Três empresários de Sapiranga, no Vale do Sinos, foram indiciados pela Polícia Civil por formação de milícia, tortura e ameaça. Eles são apontados pela investigação como responsáveis por série de ataques entre 2016 e 2018 contra pessoas que identificariam como suspeitos de crimes contra bens da família. Segundo a Polícia Civil, o trio atuaria fazendo "justiça com as próprias mãos".
O delegado Fernando Branco não revelou o nome dos indiciados, mas a reportagem confirmou que são José Darcy Leão e os dois filhos, Lucas e Mateus. Um dos fatos investigados pela Delegacia de Sapiranga envolve a captura de um homem que teria roubado uma roda de um carro da família, em junho de 2018. Após ser encontrado pelo trio, o homem teria sido torturado e espancado pelo grupo.
— Eles amarraram ele que nem fazem com boi: amarraram as pernas e os braços. Depois, ainda foi espancado — explicou o delegado Fernando Branco.
Uma das dificuldades da investigação é que não se sabe o nome do homem nem se ele está vivo ou se foi assassinado. A vítima nunca foi encontrada pela polícia. O fato só foi confirmado por meio de uma testemunha, que também diz ter sido atacada pelo grupo.
Não é tolerável que pessoas particulares assumam funções que são exclusivas do Estado. Alcançar Justiça cabe ao Estado. Se assumir que particulares assumam as funções, estamos caminhando para a barbárie, e isso não é aceitável.
FERNANDO BRANCO
Delegado em Sapiranga
Essa vítima e testemunha é o borracheiro, que recebeu a roda supostamente roubada para conserto. Enquanto trabalhava, no início de uma manhã em junho do ano passado, o trio teria chegado à oficina.

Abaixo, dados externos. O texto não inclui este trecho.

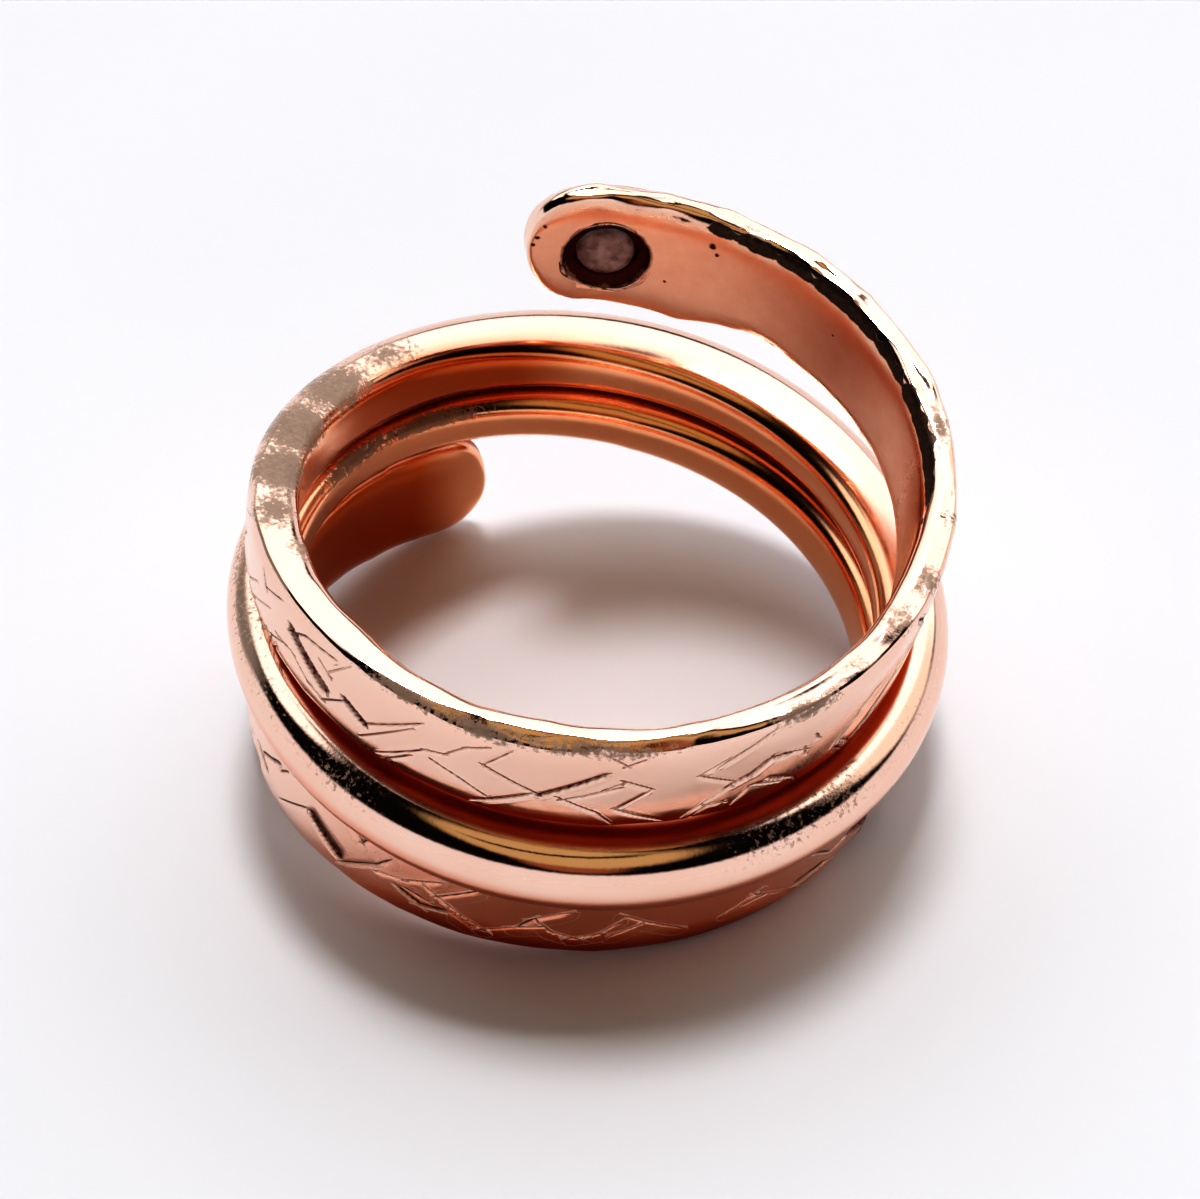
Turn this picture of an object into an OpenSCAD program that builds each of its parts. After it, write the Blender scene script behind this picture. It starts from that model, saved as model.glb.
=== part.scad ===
// A wrap ring: one length of copper wire, hammered flat towards both ends, engraved and wound into three turns,
// with a small stone set in its raised end. It lies as it rests by itself, its coil axis nearly upright and
// leaning a little. The origin is where the coil axis meets the surface that it rests on.

/* [Coil] */
// Inside radius of the coil, for the finger
bore_r = 9; // [8.5:0.05:9.5]
// Gap left between neighbouring turns, which touch on the real ring
turn_gap = 0.1; // [0.08:0.01:0.15]
// Wrap angle at the raised end, counted from the front of the middle turn
upper_end = -564; // [-568:1:-555]
// Wrap angle at the low end
lower_end = 514; // [500:1:520]
// How far the coil axis leans to the right as the ring rests, in degrees
lean_right = 9; // [7:0.1:11]
// How far it leans towards the front
lean_front = 2.3; // [0:0.1:4]
// Height of the middle turn's front above the resting surface, along the coil axis
rest_height = 5.54; // [5.4:0.01:5.7]

/* [Hammering] */
// Depth of the hammer marks along the edges of the flat bands
hammer_depth = 0.05; // [0:0.01:0.08]
// Length of one hammer mark along the band
hammer_pitch = 2.4; // [1.8:0.1:4]
// Length of the rounded tip at each end
tip_len = 1.9; // [1.4:0.1:2.4]

/* [Stone] */
// Wrap angle of the stone's centre
stone_at = -549.5; // [-550:0.5:-546]
// Diameter of the stone
stone_d = 2.4; // [2:0.1:2.6]
// Height of the stone above the outer face
stone_dome = 0.45; // [0.3:0.05:0.6]
// Depth of the seat, cut from the outer face
seat_depth = 0.8; // [0.6:0.05:0.85]
// Diameter of the hole that shows the stone's back
back_hole_d = 1.7; // [1.4:0.1:1.8]
// Diameter of the shallow recess round that hole
recess_d = 2.7; // [2.4:0.1:2.8]
// Depth of that recess
recess_depth = 0.15; // [0.1:0.05:0.2]

/* [Hidden] */

// One row every 60 degrees of wrap: wrap angle, inner radius over bore_r, half thickness across the band, half
// width along the coil axis, lift off the neighbouring turn, and tilt of the section in degrees.
WRAP = 0; OVER = 1; THICK = 2; WIDE = 3; LIFT = 4; TILT = 5;
ROW_STEP = 60;
ROWS = [
    [-600, -0.10, 0.52, 2.20, 1.80, 8],
    [-540,  0.04, 0.58, 2.30, 2.00, 4],
    [-480,  0.10, 0.60, 2.24, 1.80, 1],
    [-420,  0.14, 0.55, 2.20, 0.40, -6],
    [-360,  0.05, 0.58, 1.95, 0.00, -2],
    [-300,  0.06, 0.68, 1.75, 0.20, 0],
    [-240,  0.10, 0.98, 1.36, 0.00, 4],
    [-180,  0.08, 1.32, 1.00, 0.00, 10],
    [-120,  0.06, 1.18, 0.95, 0.00, 10],
    [ -60,  0.03, 1.20, 1.10, 0.00, 5],
    [   0,  0.03, 1.26, 1.26, 0.00, 0],
    [  60, -0.10, 1.12, 1.18, 0.00, 0],
    [ 120, -0.05, 1.08, 0.90, 0.00, 5],
    [ 180, -0.25, 1.34, 0.96, 0.04, 10],
    [ 240, -0.04, 1.15, 1.24, 0.00, 4],
    [ 300,  0.05, 0.80, 1.50, 0.00, 0],
    [ 360, -0.03, 0.60, 1.76, 0.00, 0],
    [ 420,  0.07, 0.58, 2.02, 0.00, 3],
    [ 480,  0.25, 0.60, 2.32, 0.15, 2],
    [ 540,  0.27, 0.58, 2.42, 0.20, 0],
];
FIRST_WRAP = ROWS[0][WRAP];
LAST_ROW = len(ROWS) - 1;
HALF_TURN = 180;
TURN = 360;

SECTION_POINTS = 26;      // points round one section
STATION_STEP = 5.6;       // degrees of wrap between sections
TIP_STATIONS = 7;         // extra sections over each rounded tip
TIP_POWER = 2.4;          // 2 gives a half ellipse, more a blunter tip
TIP_FLAT = 0.12;          // part of the width that the last section keeps
TIP_THIN = 0.6;           // part of the thickness that the last section keeps
INSIDE_POWER = 4;         // squareness of the section towards the finger
ROUND_POWER = 2;          // the outer side of round wire
BAND_POWER = 5;           // the outer side of a flat band
SECOND_WAVE = 0.6;        // strength of a second, longer row of hammer marks
SECOND_PITCH = 1.6;       // its pitch, in hammer pitches
EDGE_SWAY = 0.5;          // how far the edges sway in and out, in hammer depths
EDGE_LAG = 130;           // degrees of a mark by which the lower edge lags behind the upper
FRONT = -90;              // direction of the ring's front, where the wrap angle is 0
RIGHT_ANGLE = 90;

// Smooth curve through one column of the rows
function pick(i, col) = ROWS[max(0, min(LAST_ROW, i))][col];
function blend(a, b, c, d, t) =
    b + t / 2 * (c - a + t * (2 * a - 5 * b + 4 * c - d + t * (3 * b - a - 3 * c + d)));
function row_value(w, col) =
    let (u = (w - FIRST_WRAP) / ROW_STEP, i = floor(u))
    blend(pick(i - 1, col), pick(i, col), pick(i + 1, col), pick(i + 2, col), u - i);

// Width, thickness and squareness of the section at wrap angle w, before the tips are rounded
function half_wide(w) = row_value(w, WIDE);
function half_thick(w) = row_value(w, THICK);
function flatness(w) = max(0, min(1, half_wide(w) / half_thick(w) - 1));
function inner_r(w) = bore_r + row_value(w, OVER);

// Height of the section's centre: the middle turn is a plain helix, and each turn above or below is stacked on
// its neighbour
function helix_pitch() = half_wide(-HALF_TURN) + half_wide(HALF_TURN) + turn_gap;
function stack(w, next) = half_wide(w) + half_wide(next) + turn_gap + row_value(w, LIFT);
function height(w) =
    w < -HALF_TURN ? height(w + TURN) + stack(w, w + TURN)
    : w > HALF_TURN ? height(w - TURN) - stack(w, w - TURN)
    : -helix_pitch() * w / TURN;

// The tips: 1 along the band, falling to TIP_FLAT in a rounded nose
function arc(degrees) = degrees * PI / HALF_TURN * bore_r;
function from_end(w) = arc(min(w - upper_end, lower_end - w));
function nose(w) =
    let (u = 1 - min(1, max(0, from_end(w)) / tip_len))
    max(TIP_FLAT, pow(1 - pow(u, TIP_POWER), 1 / TIP_POWER));
function thin(w) = TIP_THIN + (1 - TIP_THIN) * nose(w);

// Hammer marks: soft waves along the edges of the flat bands, out of step between the two edges
function hammer(w, upper_edge) =
    let (s = arc(w) / hammer_pitch * TURN + (upper_edge ? 0 : EDGE_LAG))
    hammer_depth * flatness(w) * (sin(s) + SECOND_WAVE * sin(s / SECOND_PITCH));

// One section: squared towards the finger, and outwards as round as the wire still is
function bulge(c, power) = sign(c) * pow(abs(c), 2 / power);
function section_power(c, w) = c < 0 ? INSIDE_POWER : ROUND_POWER + (BAND_POWER - ROUND_POWER) * flatness(w);
function section_point(w, t) =
    let (
        c = cos(t), s = sin(t), power = section_power(c, w), tilt = row_value(w, TILT), mark = hammer(w, s > 0),
        out = bulge(c, power) * half_thick(w) * thin(w) + EDGE_SWAY * mark * abs(s),
        up = bulge(s, power) * (half_wide(w) * nose(w) - max(0, mark)),
        r = inner_r(w) + half_thick(w) + out * cos(tilt) - up * sin(tilt),
        azimuth = FRONT - w
    )
    [r * cos(azimuth), r * sin(azimuth), height(w) + out * sin(tilt) + up * cos(tilt)];

// Wrap angles of the sections, closer together over the tips
TIP_WRAP = tip_len / arc(1);
function ease(i) = TIP_WRAP * (1 - cos(RIGHT_ANGLE * i / TIP_STATIONS));
BODY_START = upper_end + TIP_WRAP;
BODY_END = lower_end - TIP_WRAP;
BODY_STEPS = ceil((BODY_END - BODY_START) / STATION_STEP);
STATIONS = [
    for (i = [0 : TIP_STATIONS - 1]) upper_end + ease(i),
    for (i = [0 : BODY_STEPS]) BODY_START + (BODY_END - BODY_START) * i / BODY_STEPS,
    for (i = [TIP_STATIONS - 1 : -1 : 0]) lower_end - ease(i),
];

// Puts the upright coil down on its lower edge
module as_it_rests() {
    rotate([lean_front, lean_right, 0]) translate([0, 0, rest_height]) children();
}

// Carries a shape drawn along +X, outwards from the middle of the raised end's inner face, to the stone's place
module at_stone() {
    translate([0, 0, height(stone_at)]) rotate([0, 0, FRONT - stone_at])
        translate([inner_r(stone_at), 0, 0]) rotate([0, RIGHT_ANGLE - row_value(stone_at, TILT), 0]) children();
}

// The whole wire as one swept solid
module forged_wire() {
    n = SECTION_POINTS;
    last = len(STATIONS) - 1;
    points = [for (w = STATIONS) for (k = [0 : n - 1]) section_point(w, TURN * k / n)];
    sides = [
        for (i = [0 : last - 1]) for (k = [0 : n - 1])
            let (a = i * n + k, b = i * n + (k + 1) % n)
            each [[a, a + n, b + n], [a, b + n, b]]
    ];
    caps = [[for (k = [0 : n - 1]) k], [for (k = [n - 1 : -1 : 0]) last * n + k]];
    polyhedron(points = points, faces = concat(sides, caps), convexity = 8);
}

STONE_FIT = 0.04;         // clearance between the stone and its seat
END_THICK = 2 * half_thick(stone_at);
LEDGE = END_THICK - seat_depth;
CUT = 1;                  // how far a cutter runs past a face
SIDES = 48;               // sides of the round cuts and of the stone
DOME_SIDES = 96;          // sides of the circle that the dome is cut from

// The band, with the stepped hole for the stone
module coil_band() {
    color("#c98270") as_it_rests() difference() {
        forged_wire();
        at_stone() {
            translate([0, 0, -CUT]) cylinder(h = END_THICK + CUT, d = back_hole_d, $fn = SIDES);
            translate([0, 0, -CUT]) cylinder(h = recess_depth + CUT, d = recess_d, $fn = SIDES);
            translate([0, 0, LEDGE]) cylinder(h = seat_depth + CUT, d = stone_d + 2 * STONE_FIT, $fn = SIDES);
        }
    }
}

// A round cabochon: a flat back, a short girdle and a dome
module stone() {
    girdle = seat_depth - STONE_FIT;
    r = stone_d / 2;
    dome_r = (r * r + stone_dome * stone_dome) / (2 * stone_dome);
    color("#5a3c40") as_it_rests() at_stone() translate([0, 0, LEDGE + STONE_FIT]) rotate_extrude($fn = SIDES)
        intersection() {
            translate([0, girdle + stone_dome - dome_r]) circle(r = dome_r, $fn = DOME_SIDES);
            square([r, girdle + stone_dome]);
        }
}

coil_band();
stone();
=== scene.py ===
"""A copper wrap ring: one wire, hammered flat at both ends, engraved on its flat bands and set with a small
stone."""
from functools import partial
import math

import bpy
import numpy as np
from mathutils import Matrix, Vector


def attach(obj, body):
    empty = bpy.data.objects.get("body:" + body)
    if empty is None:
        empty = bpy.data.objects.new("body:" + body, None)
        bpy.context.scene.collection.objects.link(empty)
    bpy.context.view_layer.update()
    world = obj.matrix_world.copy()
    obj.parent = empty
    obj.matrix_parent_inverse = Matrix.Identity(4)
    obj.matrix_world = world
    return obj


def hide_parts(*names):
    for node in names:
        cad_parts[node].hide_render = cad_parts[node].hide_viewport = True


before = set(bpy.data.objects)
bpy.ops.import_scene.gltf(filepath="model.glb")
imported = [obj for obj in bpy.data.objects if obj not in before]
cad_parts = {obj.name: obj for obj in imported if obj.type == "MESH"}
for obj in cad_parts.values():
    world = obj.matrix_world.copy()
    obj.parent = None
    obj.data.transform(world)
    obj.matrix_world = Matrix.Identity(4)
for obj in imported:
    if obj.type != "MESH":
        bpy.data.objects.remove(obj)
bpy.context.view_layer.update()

MM = 0.001

# The coil, in millimetres and degrees of wrap, as the solids have it. Wrap angle 0 is the front of the
# middle turn. It falls towards the raised end and grows towards the low end.
BORE_R = 9.0
TURN = 360.0
TURN_GAP = 0.1
FRONT = -90.0             # direction of the ring's front, where the wrap angle is 0
UPPER_END = -564.0
LOWER_END = 514.0
LEAN_RIGHT = 9.0
LEAN_FRONT = 2.3
REST_HEIGHT = 5.54
TIP_LEN = 1.9
STONE_AT = -549.5
STONE_D = 2.4
STONE_DOME = 0.45
STONE_FIT = 0.04
SEAT_DEPTH = 0.8
BACK_HOLE_D = 1.7
RECESS_D = 2.7
RECESS_DEPTH = 0.15

# How the stone and its hole differ from the solids
PIP = 0.10                # the stone's back fills the hole up to this far under the finger side
OPENED = 0.12             # how much the hole is opened out on the finger side
STONE_LOW = 0.25          # how far the stone sits below the middle of the end's width
STONE_BACK = 0.15         # and how far back from the tip

# One row every 60 degrees: wrap angle, inner radius over BORE_R, half thickness, half width, lift and tilt
ROWS = np.array([
    (-600, -0.10, 0.52, 2.20, 1.80, 8),
    (-540, 0.04, 0.58, 2.30, 2.00, 4),
    (-480, 0.10, 0.60, 2.24, 1.80, 1),
    (-420, 0.14, 0.55, 2.20, 0.40, -6),
    (-360, 0.05, 0.58, 1.95, 0.00, -2),
    (-300, 0.06, 0.68, 1.75, 0.20, 0),
    (-240, 0.10, 0.98, 1.36, 0.00, 4),
    (-180, 0.08, 1.32, 1.00, 0.00, 10),
    (-120, 0.06, 1.18, 0.95, 0.00, 10),
    (-60, 0.03, 1.20, 1.10, 0.00, 5),
    (0, 0.03, 1.26, 1.26, 0.00, 0),
    (60, -0.10, 1.12, 1.18, 0.00, 0),
    (120, -0.05, 1.08, 0.90, 0.00, 5),
    (180, -0.25, 1.34, 0.96, 0.04, 10),
    (240, -0.04, 1.15, 1.24, 0.00, 4),
    (300, 0.05, 0.80, 1.50, 0.00, 0),
    (360, -0.03, 0.60, 1.76, 0.00, 0),
    (420, 0.07, 0.58, 2.02, 0.00, 3),
    (480, 0.25, 0.60, 2.32, 0.15, 2),
    (540, 0.27, 0.58, 2.42, 0.20, 0),
], float)
OVER, THICK, WIDE, LIFT, TILT = range(1, 6)
ROW_STEP = 60.0
INSIDE_POWER = 4.0
TIP_POWER = 2.4
TIP_THIN = 0.6
TIP_FLAT = 0.06           # part of the width that the last section keeps
INSET = 0.02              # the skin lies this far inside the solid's curves, whose flat facets cut corners
CORNER_LOW = 0.33         # reach of the rounding of a flat band's outer corner across its face, at its foot
CORNER_DEEP = 0.80        # the part of the half thickness that it takes there
CROWN = 0.05              # how much a flat face is domed, in half thicknesses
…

— Eles (indiciados) indagaram o borracheiro sobre a roda, ele mostrou onde estava, e disse que o cliente tinha deixado lá para consertar. Eles foram com o borracheiro até o porta-malas do carro, mostraram o cara, todo machucado, perguntaram se era ele que havia deixado a roda. Após ele confirmar, passaram a agredir o borracheiro — conta Branco.
Segundo o delegado, o borracheiro foi agredido com socos e chutes, teve duas costelas quebradas e foi atingido ainda com facada nas nádegas. Ele ficou mais de um mês afastado do trabalho.
A polícia ainda tenta encontrar a primeira vítima que foi amarrada e agredida. Uma fotografia que mostra o homem sentado, sangrando, ao lado de um dos indiciados, chegou à polícia. Ela teria sido compartilhada em um grupo de WhatsApp. Os policiais percorreram diversos bairros de Sapiranga mostrando a imagem do homem, na tentativa de que alguém o identificasse, o que não ocorreu.
Cachorro baleado
Em outro caso, mais recente, a polícia afirma que a família tentou fazer justiça após ter cabos de uma obra furtados. Um grupo de usuários de drogas teria sido espancado em uma rua do bairro São Jacó. Até um cachorro foi baleado. O animal, que é de um dos usuários, teria tentado atacar os indiciados e foi atingido com um disparo.
Para o delegado Fernando Branco, o grupo age como milícia.
— Não é tolerável que pessoas particulares assumam funções que são exclusivas do Estado. Alcançar Justiça cabe ao Estado, por meio das instituições pertinentes como Polícia Civil, Ministério Público e Judiciário. Se assumir que particulares assumam as funções, estamos caminhando para a barbárie, e isso não é aceitável — declarou.
Polícia investiga participação de outras pessoas
A Polícia Civil, apesar de ter indiciado os três empresários, ainda apura a participação de outras pessoas no crime. Segundo a investigação, no ataque cometido na borracharia havia quatro homens armados. Os agentes ainda tentam identificar eventuais demais participantes, mas, para o delegado, "os três compõem o núcleo da milícia".
O inquérito foi entregue nesta quarta-feira (30) à Justiça.
Contraponto
Em conversa com GaúchaZH por telefone, José Darcy declarou que "nega veementemente os crimes contra ele e seus filhos", mas preferiu não comentar o teor das investigações contra sua família. Em depoimento à Polícia Civil, manteve-se em silêncio.